:: PROBLEM STATEMENT ::
Return the line containing "shaft, wheel, bush, fasteners", the line containing "obj.matrix_world = world", and every line between them, exactly as they stand. Output nothing else.

:: STORED DATA ::
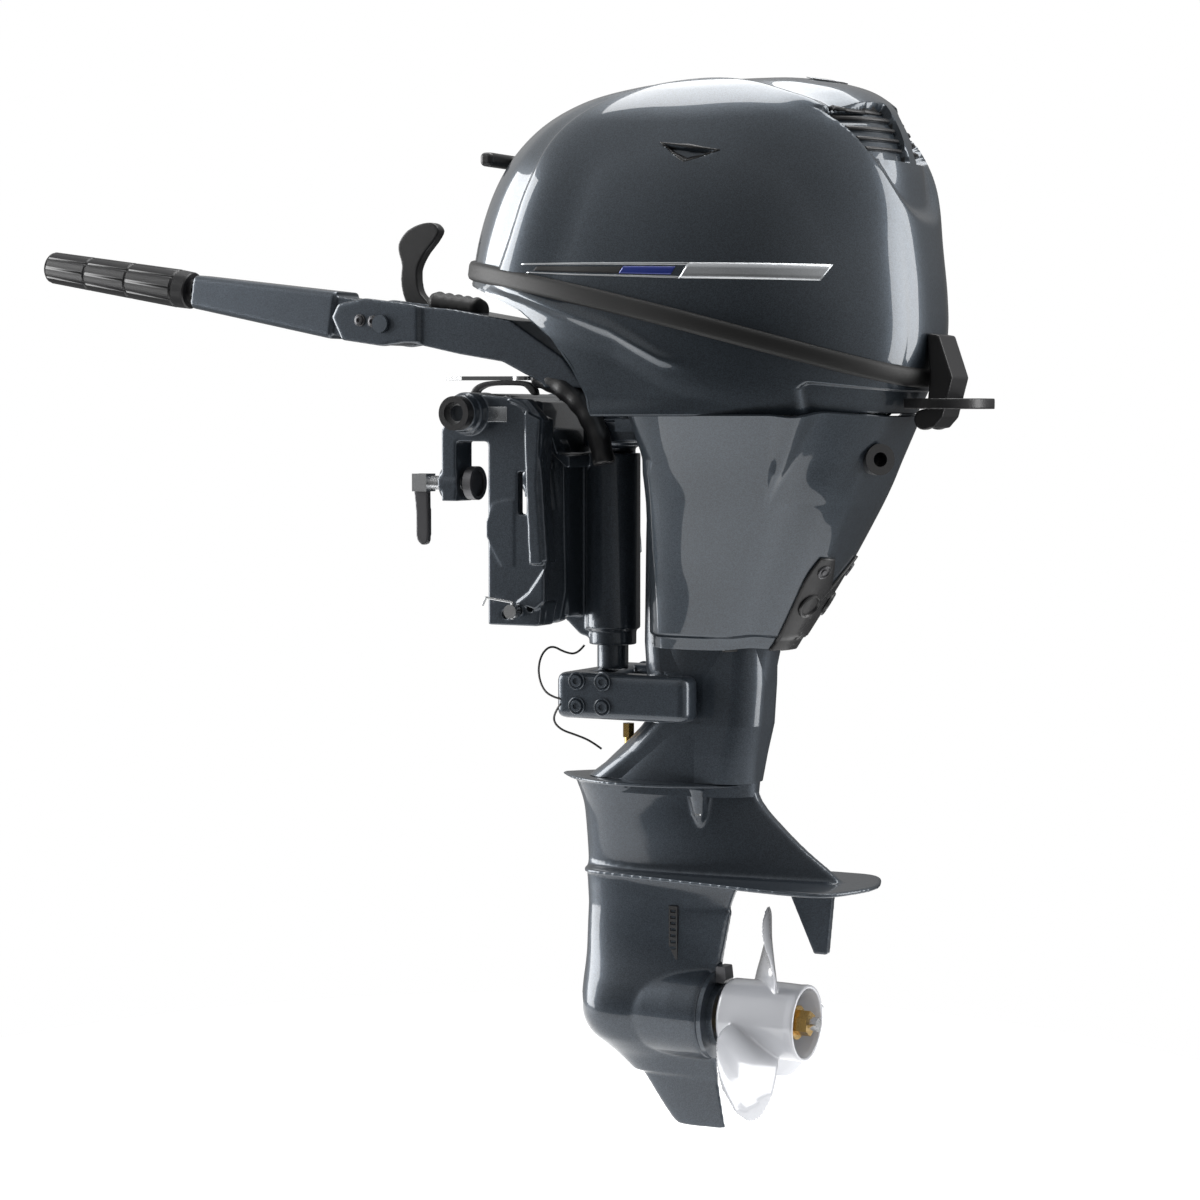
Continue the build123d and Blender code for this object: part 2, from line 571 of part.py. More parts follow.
# ---- shafts and gears ----
def bevel_gear(teeth, other_teeth, face_share=0.68):
    """Straight bevel gear with its apex at the origin, its axis on Z and one tooth centred on +X."""
    pitch_radius = TOOTH_MODULE * teeth / 2
    cone = math.atan2(teeth, other_teeth)
    apex_distance = pitch_radius / math.tan(cone)
    addendum, dedendum = 0.75 * TOOTH_MODULE, 1.25 * TOOTH_MODULE

    def at(depth, half_angle, share):
        radius = (pitch_radius + depth * math.cos(cone)) * share
        height = (apex_distance - depth * math.sin(cone)) * share
        return (radius * math.cos(half_angle), radius * math.sin(half_angle), height)

    def tooth_face(share):
        root, tip = math.pi / teeth * 0.52, math.pi / teeth * 0.20
        corners = [at(-dedendum * 1.15, -root, share), at(addendum, -tip, share), at(addendum, tip, share),
                   at(-dedendum * 1.15, root, share)]
        return make_face(Polyline(*corners, close=True))

    tooth = loft([tooth_face(1.0), tooth_face(face_share)], ruled=True)
    root_big, root_small = at(-dedendum, 0, 1.0), at(-dedendum, 0, face_share)
    back = root_big[2] + 5
    blank = make_face(Polyline((0, 0, root_small[2]), (root_small[0], 0, root_small[2]),
                               (root_big[0], 0, root_big[2]),
                               (root_big[0], 0, back), (0, 0, back), close=True))
    gear = revolve(blank, Axis.Z)
    for index in range(teeth):
        gear += Rot(0, 0, 360 / teeth * index) * tooth
    return gear


def gear_set():
    """Pinion above the propeller shaft, with the forward gear ahead of it and the reverse gear behind."""
    centre = Location((DRIVE_X, 0, PROP_Z))
    pinion = centre * (Rot(0, 0, 180) * bevel_gear(DRIVE_TEETH, DRIVEN_TEETH))
    pinion -= rod((DRIVE_X, 0, PROP_Z), (DRIVE_X, 0, PROP_Z + 60), 6)
    driven = bevel_gear(DRIVEN_TEETH, DRIVE_TEETH)
    half_tooth = 180 / DRIVEN_TEETH
    reverse = centre * (Rot(0, 90, 0) * (Rot(0, 0, 180) * driven))
    forward = centre * (Rot(0, -90, 0) * (Rot(0, 0, half_tooth) * driven))
    forward += pipe((DRIVE_X - 60, 0, PROP_Z), (DRIVE_X - 22, 0, PROP_Z), 14.9, 11 + RUN)
    forward -= rod((80, 0, PROP_Z), (DRIVE_X, 0, PROP_Z), 11 + RUN)
    reverse -= rod((DRIVE_X, 0, PROP_Z), (DRIVE_X + 60, 0, PROP_Z), 11 + RUN)
    return pinion, forward, reverse


def dog_clutch():
    """Sliding sleeve between the gears, splined to the propeller shaft."""
    sleeve = pipe((DRIVE_X - 7, 0, PROP_Z), (DRIVE_X + 7, 0, PROP_Z), 15, 11 + RUN)
    return sleeve - pipe((DRIVE_X - 2, 0, PROP_Z), (DRIVE_X + 2, 0, PROP_Z), 16, 13.5)


def propeller_parts():
    """Propeller shaft, propeller, its rubber bush, and the washer, nut and cotter pin."""
    shaft = rod((90, 0, PROP_Z), (296, 0, PROP_Z), 11) + rod((296, 0, PROP_Z), (318, 0, PROP_Z), 7)
    hub = pipe((222, 0, PROP_Z), (306, 0, PROP_Z), 38, 32)
    core = pipe((226, 0, PROP_Z), (290, 0, PROP_Z), 20, 16.5)
    wheel = hub + core
    for spoke in range(3):
        angle = math.radians(30 + 120 * spoke)
        web = box((230, 280), (-3, 3), (18, 33))
        wheel += Pos(0, 0, PROP_Z) * (Rot(math.degrees(angle), 0, 0) * web)
    for blade in range(3):
        wheel += Pos(0, 0, PROP_Z) * (Rot(120 * blade, 0, 0) * propeller_blade())
    bush = pipe((226, 0, PROP_Z), (288, 0, PROP_Z), 16.5, 11)
    washer = pipe((217, 0, PROP_Z), (222, 0, PROP_Z), 20, 11)
    plate = pipe((290, 0, PROP_Z), (295.9, 0, PROP_Z), 17, 11)
    nut = hexagon_prism((296.2, 0, PROP_Z), (1, 0, 0), 22, 13) - rod((290, 0, PROP_Z), (320, 0, PROP_Z), 7)
    cotter = rod((313, -13, PROP_Z), (313, 13, PROP_Z), 1.5) - rod((305, 0, PROP_Z), (320, 0, PROP_Z), 7)
    return shaft, wheel, bush, [washer, plate, nut, cotter]


def propeller_blade():
    """One blade rising along Z from the hub at the origin, pitched about its own axis."""
    sections = []
    for radius, chord, pitch, rake, thick in ((34, 52, 49, 262, 7), (62, 84, 33, 262, 5.5),
                                              (90, 88, 22, 264, 4.2), (108, 66, 17, 266, 3.0),
                                              (PROP_RADIUS, 30, 16, 268, 2.0)):
        turn = math.radians(pitch)
        plane = Plane(origin=(rake, 0, radius), x_dir=(math.sin(turn), -math.cos(turn), 0), z_dir=(0, 0, 1))
        sections.append(plane * fillet(Rectangle(chord, thick).vertices(), thick * 0.45))
    return loft(sections)


def drive_train():
    """Driveshaft, pump impeller, crankshaft and flywheel, all turning together."""
    shaft = rod((DRIVE_X, 0, PROP_Z + 26), (DRIVE_X, 0, 30), 6)
    impeller = pipe((DRIVE_X, 0, -330), (DRIVE_X, 0, -316), 10, 6)
    for vane in range(6):
        impeller += Pos(DRIVE_X, 0, 0) * (Rot(0, 0, 60 * vane) * box((9, 16.5), (-1.2, 1.2), (-330, -316)))
    crank = rod((DRIVE_X, 0, 30), (DRIVE_X, 0, 262), 10)
    for height in CRANK_WEBS:
        crank += rod((DRIVE_X, 0, height), (DRIVE_X, 0, height + 12), 38)
    wheel = pipe((DRIVE_X, 0, 236), (DRIVE_X, 0, 262), 88, 10)
    for tooth in range(60):
        angle = math.radians(6 * tooth)
        centre = (DRIVE_X + 88 * math.cos(angle), 88 * math.sin(angle))
        wheel -= rod((*centre, 235), (*centre, 243), 2.2)
    return shaft, impeller, crank, wheel


def powerhead():
    """Cylinder block, head and the recoil starter's housing over the flywheel."""
    block = box((114, 220), (-62, 62), (94, 226)) + box((143, 330), (-58, 58), (30, 216))
    block += plan_prism([(143, -70), (330, -70), (330, 70), (143, 70)], (22, 32), 8)
    block -= rod((DRIVE_X, 0, 20), (DRIVE_X, 0, 240), 10 + RUN)
    for height in CRANK_WEBS:
        block -= rod((DRIVE_X, 0, height - 1), (DRIVE_X, 0, height + 13), 39)
    head = box((330, 372), (-56, 56), (44, 212))
    for height in CYLINDER_Z:
        block -= rod((DRIVE_X + 40, 0, height), (331, 0, height), 26)
        head -= rod((329, 0, height), (338, 0, height), 25)
        head -= rod((330, 0, height), (373, 0, height), 5)
    cover = rod((DRIVE_X, 0, 268), (DRIVE_X, 0, 300), 98) - rod((DRIVE_X, 0, 260), (DRIVE_X, 0, 294), 94)
    for index in range(3):
        angle = math.radians(60 + 120 * index)
        centre = (DRIVE_X + 99 * math.cos(angle), 99 * math.sin(angle))
        cover += rod((*centre, 226), (*centre, 290), 6)
    cover -= rod((DRIVE_X, 0, 234), (DRIVE_X, 0, 266), 90)
    spool = rod((DRIVE_X, 0, 270), (DRIVE_X, 0, 294), 60)
    return block, head, cover + spool


def pump_housing():
    """Water pump body on top of the gearcase, around the impeller."""
    body = pipe((DRIVE_X, 0, -337.8), (DRIVE_X, 0, -308), 20.8, 17.2)
    body += pipe((DRIVE_X, 0, -337.8), (DRIVE_X, 0, -332), 20.8, 6 + RUN)
    return body + pipe((DRIVE_X, 0, -312), (DRIVE_X, 0, -306), 20.8, 6 + RUN)


def shift_rod():
    """Rod from the clutch's fork up to the bottom cowl, cranked behind the steering tube."""
    lower = rod((106, 0, -556), (106, 0, -289), 4)
    nut = hexagon_prism((106, 0, -300), (0, 0, 1), 11, 14)
    return lower + nut


# ---- ground leads: limp wires in the open, from casting to casting ----
WIRE_RADIUS = 1.1
STEERING_LEAD = [(66, -20, -206.5), (60, -24, -216), (50, -32, -214), (40, -42, -206), (34, -52, -214),
                 (34, -60, -230), (42, -67, -246), (54, -71, -255), (67, -72.4, -257)]
CASE_LEAD = [(67, -72.4, -262), (58, -68, -271), (52, -60, -282), (56, -50, -291), (68, -42, -296),
             (82, -36, -302), (92, -32, -310)]


def lead(name, points):
    """Round wire along straight runs joined by tangent arcs."""
    vectors = [Vector(*point) for point in points]
    radii = []
    for before, here, after in zip(vectors, vectors[1:], vectors[2:]):
        first, second = here - before, after - here
        turn = first.get_angle(second)
        radii.append(0.45 * min(first.length, second.length) / math.tan(math.radians(turn / 2)))
    print(name, "arc radii", [round(radius, 1) for radius in radii])
    path = FilletPolyline(*vectors, radius=radii)
    section = Plane(origin=path @ 0, z_dir=path % 0) * Circle(WIRE_RADIUS)
    wire = sweep(section, path)
    print(name, "volume against section times length", round(wire.volume, 1),
          round(math.pi * WIRE_RADIUS ** 2 * path.length, 1), "length", round(path.length, 1))
    return wire


def main():
    os.makedirs("parts", exist_ok=True)
    bracket = bracket_plate()
    write("clamp_bracket_port", bracket)
    write("clamp_bracket_starboard", mirrored(bracket))
    write("tilt_tube", pipe((TILT_X, -126, TILT_Z), (TILT_X, 126, TILT_Z), 11, 8))
    nuts = [pipe((TILT_X, side * 113.2, TILT_Z), (TILT_X, side * 134, TILT_Z), 17, 11)
            for side in (PORT, STARBOARD)]
    write("tilt_tube_nuts", *nuts)
    pad, screw, handle = clamp_screw_parts()
    for side, word in ((PORT, "port"), (STARBOARD, "starboard")):
        place = (lambda shape: shape) if side == PORT else mirrored
        write(f"{word}_clamp_pad", place(pad))
        write(f"{word}_clamp_screw", place(screw))
        write(f"{word}_clamp_handle", place(handle))
    pin, bail = trim_pin_parts()
    write("trim_pin", pin)
    write("trim_pin_bail", bail)
    swivel, bushes = swivel_parts()
    write("swivel_bracket", swivel)
    write("swivel_bushes", *bushes)
    write("tilt_support_lever", tilt_support_lever())
    write("steering_friction_lever", steering_friction_lever())
    write("steering_bracket", steering_bracket())
    arm, grip = tiller_parts()
    write("tiller_arm", arm)
    write("throttle_grip", grip)
    write("tiller_pivot_bolt", tiller_pivot_bolt())
    write("shift_lever", shift_lever())
    top, seal, grilles, bottom = cowl_parts()
    write("top_cowl", top)
    write("cowl_seal", seal)
    write("air_intakes", *grilles)
    write("bottom_cowl", bottom)
    write("rear_handle", rear_handle())
    write("cowl_latch", cowl_latch())
    write("starter_handle", starter_handle())
    write("apron", apron_shell())
    write("flush_fitting", flush_fitting())
    write("exhaust_outlets", *exhaust_outlets())
    write("upper_case", upper_case())
    cover, rubbers, bolts = mount_parts()
    write("lower_mount_cover", cover)
    write("mount_rubbers", *rubbers)
    write("mount_bolts", *bolts)
    write("gearcase", gearcase())
    case_bolts, screens, anode, carrier = leg_fittings()
    write("gearcase_bolts", *case_bolts)
    write("water_inlet_screens", *screens)
    write("gearcase_anode", anode)
    write("bearing_carrier", carrier)
    write("trim_tab", trim_tab())
    pinion, forward, reverse = gear_set()
    write("pinion_gear", pinion)
    write("forward_gear", forward)
    write("reverse_gear", reverse)
    write("dog_clutch", dog_clutch())
    shaft, wheel, bush, fasteners = propeller_parts()
    write("propeller_shaft", shaft)
    write("propeller", wheel)
    write("propeller_bush", bush)
    write("propeller_fasteners", *fasteners)
    driveshaft, impeller, crank, flywheel = drive_train()
    write("driveshaft", driveshaft)
    write("pump_impeller", impeller)
    write("crankshaft", crank)
    write("flywheel", flywheel)
    block, head, recoil = powerhead()
    write("engine_block", block)
    write("cylinder_head", head)
    write("recoil_starter", recoil)
    write("water_pump_housing", pump_housing())
    write("shift_rod", shift_rod())
    write("steering_ground_lead", lead("steering_ground_lead", STEERING_LEAD))
    write("case_ground_lead", lead("case_ground_lead", CASE_LEAD))


main()
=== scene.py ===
"""Looks of the outboard motor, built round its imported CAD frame. Metres, +X aft, +Y starboard, +Z up."""
import json
import math

import bmesh
import bpy
import numpy as np
from mathutils import Matrix, Vector
from mathutils.bvhtree import BVHTree


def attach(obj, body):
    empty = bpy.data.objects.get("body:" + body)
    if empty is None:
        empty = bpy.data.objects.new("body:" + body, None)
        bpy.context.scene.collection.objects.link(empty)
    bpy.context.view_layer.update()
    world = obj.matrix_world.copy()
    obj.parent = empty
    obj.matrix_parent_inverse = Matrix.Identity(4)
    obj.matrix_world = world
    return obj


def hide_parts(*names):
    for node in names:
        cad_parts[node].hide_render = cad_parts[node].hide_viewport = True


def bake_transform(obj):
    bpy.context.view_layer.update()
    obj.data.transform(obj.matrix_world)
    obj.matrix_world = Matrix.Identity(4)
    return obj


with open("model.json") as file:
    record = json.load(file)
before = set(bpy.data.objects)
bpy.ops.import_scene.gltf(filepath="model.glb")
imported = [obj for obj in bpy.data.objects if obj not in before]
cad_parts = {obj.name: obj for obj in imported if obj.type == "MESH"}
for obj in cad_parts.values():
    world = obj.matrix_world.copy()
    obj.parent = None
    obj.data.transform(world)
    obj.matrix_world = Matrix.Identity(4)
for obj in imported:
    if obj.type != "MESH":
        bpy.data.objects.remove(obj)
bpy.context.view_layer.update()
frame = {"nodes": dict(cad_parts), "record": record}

MM = 0.001
PORT, STARBOARD = -1, 1

# ---- rows of the smooth forms, in millimetres, as in the CAD ----
# height, front, rear, half width, squareness
COWL_ROWS = [
    (-40, -62, 385, 132, 2.5), (12, -60, 404, 144, 2.6), (60, -55, 426, 157, 2.6), (120, -50, 435, 164, 2.6),
    (200, -38, 424, 160, 2.6), (262, -15, 413, 147, 2.6), (306, 18, 397, 124, 2.5), (334, 62, 366, 92, 2.4),
    (348, 116, 328, 62, 2.3), (354, 172, 276, 30, 2.15), (355.5, 214, 228, 4, 2.0),
]
APRON_ROWS = [
    (60, 118, 424, 162, 2.6), (26, 122, 407, 143, 2.6), (-16, 126, 389, 122, 2.6), (-60, 130, 371, 104, 2.5),
    (-130, 130, 334, 78, 2.5), (-200, 128, 291, 57, 2.5), (-230, 127, 276, 48, 2.5),
]
CASE_ROWS = [
    (-150, 139, 284, 44, 2.9), (-200, 136, 272, 39, 2.9), (-240, 138, 264, 37, 2.9),
    (-275, 134, 260, 37.5, 2.8),
    (-300, 112, 256, 38, 2.6), (-320, 90, 253, 38, 2.5), (-338, 70, 251, 38, 2.4), (-352, 56, 250, 38, 2.3),
]
BAND_ARC = ((-140, 187), (170, 134), (520, 30))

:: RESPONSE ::
    shaft, wheel, bush, fasteners = propeller_parts()
    write("propeller_shaft", shaft)
    write("propeller", wheel)
    write("propeller_bush", bush)
    write("propeller_fasteners", *fasteners)
    driveshaft, impeller, crank, flywheel = drive_train()
    write("driveshaft", driveshaft)
    write("pump_impeller", impeller)
    write("crankshaft", crank)
    write("flywheel", flywheel)
    block, head, recoil = powerhead()
    write("engine_block", block)
    write("cylinder_head", head)
    write("recoil_starter", recoil)
    write("water_pump_housing", pump_housing())
    write("shift_rod", shift_rod())
    write("steering_ground_lead", lead("steering_ground_lead", STEERING_LEAD))
    write("case_ground_lead", lead("case_ground_lead", CASE_LEAD))


main()
=== scene.py ===
"""Looks of the outboard motor, built round its imported CAD frame. Metres, +X aft, +Y starboard, +Z up."""
import json
import math

import bmesh
import bpy
import numpy as np
from mathutils import Matrix, Vector
from mathutils.bvhtree import BVHTree


def attach(obj, body):
    empty = bpy.data.objects.get("body:" + body)
    if empty is None:
        empty = bpy.data.objects.new("body:" + body, None)
        bpy.context.scene.collection.objects.link(empty)
    bpy.context.view_layer.update()
    world = obj.matrix_world.copy()
    obj.parent = empty
    obj.matrix_parent_inverse = Matrix.Identity(4)
    obj.matrix_world = world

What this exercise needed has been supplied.